The White House Domestic Policy Council oversees a president’s domestic policy agenda – including issues like immigration and health care, but excluding economic policy. Its director does not require Senate confirmation.

Rice served as ambassador to the U.N. during President Obama’s first term, and as national security adviser during the second. Her appointment won praise from former officials in that administration.

“Outstanding choice!!!” tweeted former senior Obama adviser Valerie Jarrett, describing Rice as “a brilliant and dedicated leader committed to public service with a wealth of experience.”

Samantha Power, who succeeded Rice as ambassador to the U.N., called it “an inspired choice,” while John Kerry, former secretary of state and incoming climate change czar said she was “one of the most brilliant, tenacious, and determined colleagues I’ve ever known.”

“Susan knows how to make govt work and is always the best prepared person in the room,” said Ben Rhodes, Obama’s deputy national security adviser for strategic communications.

National Security Advisor Susan Rice, center, with President Obama, Secretary of State John Kerry, and Ambassador to the U.N. Samantha Power, at the U.N. General Assembly in 2014. (Photo by Anthony Behar-Pool/Getty Images)
National Security Advisor Susan Rice, center, with President Obama, Secretary of State John Kerry, and Ambassador to the U.N. Samantha Power, at the U.N. General Assembly in 2014. (Photo by Anthony Behar-Pool/Getty Images)

(Rhodes, Power and Rice have all been involved in a group called National Security Action, Rhodes as co-chair and Rice and Power as advisery council members. Its stated aim was “advancing American global leadership and opposing the reckless policies of the Trump administration that endanger our national security and undermine U.S. strength in the world.” The other co-chair, former top aide to then-Secretary of State Hillary Clinton Jake Sullivan, is Biden’s pick for national security adviser.)

The naming of Rice as Domestic Policy Council director also prompted strongly negative reactions on social media and elsewhere.

“It makes me sick to think a person of such low character could sit in the same office I sat in when I was advising one of our greatest presidents,” commented Gary Bauer, who was domestic policy adviser to President Reagan in 1987-1988. He called Rice “the chief liar in the Benghazi massacre.”

Bauer was referring to Rice’s role in the Obama administration’s handling of the deadly Sept. 11, 2012 attack on the U.S. Consulate in Benghazi, Libya, which cost the lives of Ambassador Chris Stevens, Navy SEALs Tyrone Woods and Glen Doherty, and foreign service officer Sean Smith.
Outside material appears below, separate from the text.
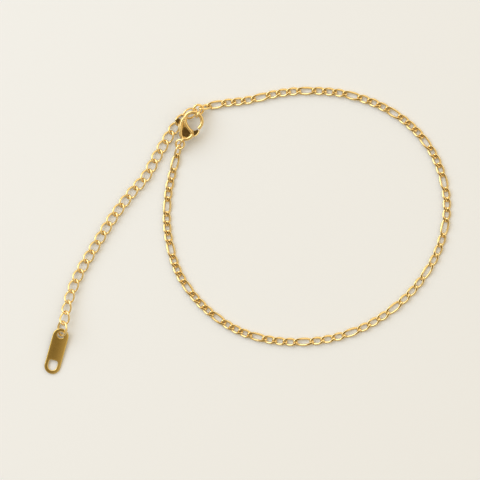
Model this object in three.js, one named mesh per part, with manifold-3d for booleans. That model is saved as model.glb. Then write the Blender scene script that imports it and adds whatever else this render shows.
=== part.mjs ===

Five days after the attack, the White House deployed Rice to deliver to five Sunday television talk shows the message that the attack was a “spontaneous reaction” to an online video mocking Islam’s prophet.

The administration would only later acknowledge publicly that the assault was a terrorist attack, with a probable al-Qaeda link.

Among many puzzling questions at the time was why Rice went onto the shows on September 16 to talk about the incident in the first place, since just two days earlier the State Department – her department – told reporters it would answer no more questions on the attack “until the Justice Department is ready to talk about the investigation.”

That she did so stoked Republican suspicions that the administration was trying to spin the events for political ends – and mislead voters – in the closing weeks of Obama’s re-election campaign.

Obama rejected the allegations, calling them “offensive” during an Oct. 2012 debate with Republican presidential nominee Mitt Romney.

‘Fodder for my critics to pick at’

Clinton was secretary of state during the episode, and the furor dogged her subsequent campaign for the White House. It also appeared to have cost Rice the chance of succeeding Clinton as secretary of state, as Rice wrote in her 2019 memoir, Tough Love.

That December, she asked Obama to withdraw her name from consideration, and the post went to Kerry. Six months later Obama tapped Rice as National Security Adviser, a post which unlike that of secretary of state does not require Senate confirmation.

Rice consistently maintained that her comments were based on the best information available to the intelligence community at the time.

It was later revealed that the White House had advised her to focus on the video during the interviews.

In an email released in 2014 in response to a Freedom of Information Act request, sent two days before Rice’s television appearances – subject line: “PREP CALL with Susan” – the NSC’s Rhodes recommended that she “underscore that these protests are rooted in an Internet video, and not a broader failure of policy.”

In her memoir, Rice wrote, “I also acknowledge that there were some words and phrases I uttered on Sunday, September 16, that I wish I could restate with more precision, less certitude, or not have said at all. None of them materially changed the substance of what I said, but they offered fodder for my critics to pick at.”

Describing herself as “a team player,” she wrote that she had put the team first, and in the process did herself “a disservice.”